Given request
Quote exactly the lines from the line containing "check and write" to the line containing "obj.matrix_parent_inverse = Matrix.Identity(4)", both lines included, please, and nothing more.

Supplied material
○ ○ ○ ○ ○

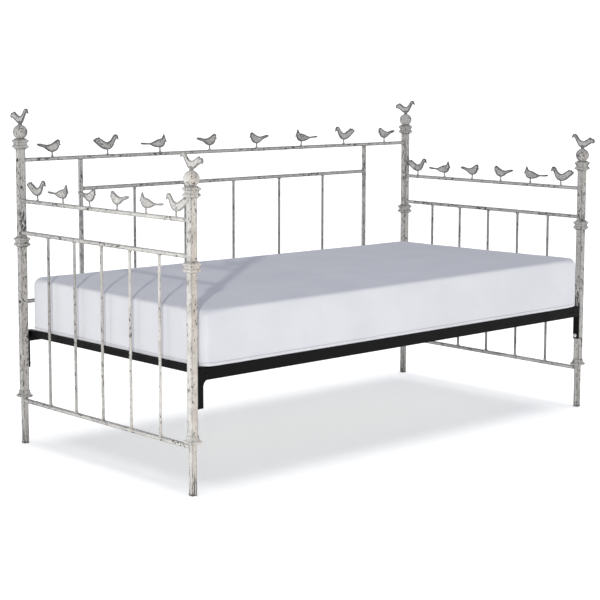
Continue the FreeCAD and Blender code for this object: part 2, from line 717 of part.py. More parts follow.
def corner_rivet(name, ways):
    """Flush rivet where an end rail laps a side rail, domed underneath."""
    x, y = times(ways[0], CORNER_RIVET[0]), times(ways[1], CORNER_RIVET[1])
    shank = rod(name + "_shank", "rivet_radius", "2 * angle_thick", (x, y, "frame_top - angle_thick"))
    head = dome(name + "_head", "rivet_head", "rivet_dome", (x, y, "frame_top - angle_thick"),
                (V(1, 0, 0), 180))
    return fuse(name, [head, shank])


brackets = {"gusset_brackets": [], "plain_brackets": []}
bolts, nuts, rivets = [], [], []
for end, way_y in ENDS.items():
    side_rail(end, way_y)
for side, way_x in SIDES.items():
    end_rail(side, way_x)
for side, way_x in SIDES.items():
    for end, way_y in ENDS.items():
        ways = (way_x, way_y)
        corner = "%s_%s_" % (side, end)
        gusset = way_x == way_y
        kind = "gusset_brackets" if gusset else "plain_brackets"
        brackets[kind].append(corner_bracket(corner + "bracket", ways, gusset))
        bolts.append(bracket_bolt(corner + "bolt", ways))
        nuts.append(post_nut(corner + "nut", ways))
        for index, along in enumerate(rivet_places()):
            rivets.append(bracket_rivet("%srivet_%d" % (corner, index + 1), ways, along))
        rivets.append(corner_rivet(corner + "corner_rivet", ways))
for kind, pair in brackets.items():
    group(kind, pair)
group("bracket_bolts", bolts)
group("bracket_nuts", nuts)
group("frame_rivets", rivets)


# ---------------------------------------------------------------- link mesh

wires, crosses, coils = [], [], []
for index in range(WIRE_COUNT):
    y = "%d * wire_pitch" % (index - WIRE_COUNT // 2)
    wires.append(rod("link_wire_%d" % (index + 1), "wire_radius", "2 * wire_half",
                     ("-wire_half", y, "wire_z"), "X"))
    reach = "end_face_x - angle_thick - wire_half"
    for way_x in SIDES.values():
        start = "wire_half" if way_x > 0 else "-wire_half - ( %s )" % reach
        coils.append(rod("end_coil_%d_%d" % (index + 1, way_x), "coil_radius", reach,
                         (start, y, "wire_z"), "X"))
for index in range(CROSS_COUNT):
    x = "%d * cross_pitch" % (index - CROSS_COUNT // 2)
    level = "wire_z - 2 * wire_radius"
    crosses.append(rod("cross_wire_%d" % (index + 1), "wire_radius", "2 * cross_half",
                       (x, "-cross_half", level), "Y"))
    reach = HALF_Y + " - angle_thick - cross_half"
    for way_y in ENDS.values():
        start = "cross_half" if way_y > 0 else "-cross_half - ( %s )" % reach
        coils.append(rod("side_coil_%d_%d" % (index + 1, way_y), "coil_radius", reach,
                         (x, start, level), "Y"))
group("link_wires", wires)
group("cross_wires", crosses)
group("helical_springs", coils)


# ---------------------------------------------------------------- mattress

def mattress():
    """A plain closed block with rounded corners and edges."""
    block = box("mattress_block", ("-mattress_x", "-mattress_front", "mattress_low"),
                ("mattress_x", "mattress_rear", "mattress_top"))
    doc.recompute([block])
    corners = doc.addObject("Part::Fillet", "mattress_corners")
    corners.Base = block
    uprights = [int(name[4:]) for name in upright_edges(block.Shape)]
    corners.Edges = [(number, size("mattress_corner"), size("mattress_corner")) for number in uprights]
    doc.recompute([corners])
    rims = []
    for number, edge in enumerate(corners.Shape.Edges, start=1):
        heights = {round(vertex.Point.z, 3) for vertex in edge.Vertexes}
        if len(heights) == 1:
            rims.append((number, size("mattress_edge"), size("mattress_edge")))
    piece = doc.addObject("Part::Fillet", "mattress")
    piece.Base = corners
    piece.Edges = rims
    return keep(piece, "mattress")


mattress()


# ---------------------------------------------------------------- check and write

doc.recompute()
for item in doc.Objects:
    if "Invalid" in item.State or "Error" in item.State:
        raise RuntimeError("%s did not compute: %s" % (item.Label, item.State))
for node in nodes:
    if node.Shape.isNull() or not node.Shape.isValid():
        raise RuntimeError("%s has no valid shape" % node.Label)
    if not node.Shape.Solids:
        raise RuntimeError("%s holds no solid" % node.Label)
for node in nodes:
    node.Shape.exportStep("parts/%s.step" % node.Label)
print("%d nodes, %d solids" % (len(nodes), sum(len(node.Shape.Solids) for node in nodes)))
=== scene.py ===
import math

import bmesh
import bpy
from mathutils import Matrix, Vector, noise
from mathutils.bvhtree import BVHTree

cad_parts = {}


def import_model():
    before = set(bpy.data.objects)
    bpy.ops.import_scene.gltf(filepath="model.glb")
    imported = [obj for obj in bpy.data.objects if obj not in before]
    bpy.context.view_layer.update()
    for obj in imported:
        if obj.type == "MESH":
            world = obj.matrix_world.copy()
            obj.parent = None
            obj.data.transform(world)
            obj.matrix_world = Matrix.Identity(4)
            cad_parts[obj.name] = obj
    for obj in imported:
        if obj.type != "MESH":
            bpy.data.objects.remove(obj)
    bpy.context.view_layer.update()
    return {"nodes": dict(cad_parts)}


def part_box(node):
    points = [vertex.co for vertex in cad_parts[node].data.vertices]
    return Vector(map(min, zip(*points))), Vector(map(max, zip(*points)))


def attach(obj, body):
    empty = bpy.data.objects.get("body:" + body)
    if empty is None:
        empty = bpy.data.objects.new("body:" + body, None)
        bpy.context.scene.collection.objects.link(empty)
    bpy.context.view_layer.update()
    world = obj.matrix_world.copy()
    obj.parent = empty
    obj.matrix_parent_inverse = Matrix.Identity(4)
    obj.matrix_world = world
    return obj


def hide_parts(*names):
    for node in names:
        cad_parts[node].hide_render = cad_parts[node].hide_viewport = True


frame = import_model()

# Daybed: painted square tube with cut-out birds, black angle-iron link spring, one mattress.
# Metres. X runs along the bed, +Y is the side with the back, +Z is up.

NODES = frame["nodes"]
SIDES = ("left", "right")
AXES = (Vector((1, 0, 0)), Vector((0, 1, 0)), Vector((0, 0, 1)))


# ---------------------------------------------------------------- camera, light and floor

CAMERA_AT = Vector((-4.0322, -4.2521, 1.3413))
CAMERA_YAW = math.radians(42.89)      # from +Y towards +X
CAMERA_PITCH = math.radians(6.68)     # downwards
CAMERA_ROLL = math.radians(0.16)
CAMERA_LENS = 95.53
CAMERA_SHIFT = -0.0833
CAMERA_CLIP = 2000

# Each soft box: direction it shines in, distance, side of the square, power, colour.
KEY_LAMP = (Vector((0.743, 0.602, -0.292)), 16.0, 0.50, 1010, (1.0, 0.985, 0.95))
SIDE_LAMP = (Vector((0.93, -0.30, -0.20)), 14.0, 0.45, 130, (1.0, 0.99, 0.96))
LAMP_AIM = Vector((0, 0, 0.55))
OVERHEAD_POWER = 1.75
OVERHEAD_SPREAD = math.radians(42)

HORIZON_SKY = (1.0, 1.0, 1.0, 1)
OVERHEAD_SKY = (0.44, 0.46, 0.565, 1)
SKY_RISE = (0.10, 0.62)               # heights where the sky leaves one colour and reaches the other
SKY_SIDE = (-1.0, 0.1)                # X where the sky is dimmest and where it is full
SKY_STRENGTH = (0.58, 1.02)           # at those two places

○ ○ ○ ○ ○

Task output
# ---------------------------------------------------------------- check and write

doc.recompute()
for item in doc.Objects:
    if "Invalid" in item.State or "Error" in item.State:
        raise RuntimeError("%s did not compute: %s" % (item.Label, item.State))
for node in nodes:
    if node.Shape.isNull() or not node.Shape.isValid():
        raise RuntimeError("%s has no valid shape" % node.Label)
    if not node.Shape.Solids:
        raise RuntimeError("%s holds no solid" % node.Label)
for node in nodes:
    node.Shape.exportStep("parts/%s.step" % node.Label)
print("%d nodes, %d solids" % (len(nodes), sum(len(node.Shape.Solids) for node in nodes)))
=== scene.py ===
import math

import bmesh
import bpy
from mathutils import Matrix, Vector, noise
from mathutils.bvhtree import BVHTree

cad_parts = {}


def import_model():
    before = set(bpy.data.objects)
    bpy.ops.import_scene.gltf(filepath="model.glb")
    imported = [obj for obj in bpy.data.objects if obj not in before]
    bpy.context.view_layer.update()
    for obj in imported:
        if obj.type == "MESH":
            world = obj.matrix_world.copy()
            obj.parent = None
            obj.data.transform(world)
            obj.matrix_world = Matrix.Identity(4)
            cad_parts[obj.name] = obj
    for obj in imported:
        if obj.type != "MESH":
            bpy.data.objects.remove(obj)
    bpy.context.view_layer.update()
    return {"nodes": dict(cad_parts)}


def part_box(node):
    points = [vertex.co for vertex in cad_parts[node].data.vertices]
    return Vector(map(min, zip(*points))), Vector(map(max, zip(*points)))


def attach(obj, body):
    empty = bpy.data.objects.get("body:" + body)
    if empty is None:
        empty = bpy.data.objects.new("body:" + body, None)
        bpy.context.scene.collection.objects.link(empty)
    bpy.context.view_layer.update()
    world = obj.matrix_world.copy()
    obj.parent = empty
    obj.matrix_parent_inverse = Matrix.Identity(4)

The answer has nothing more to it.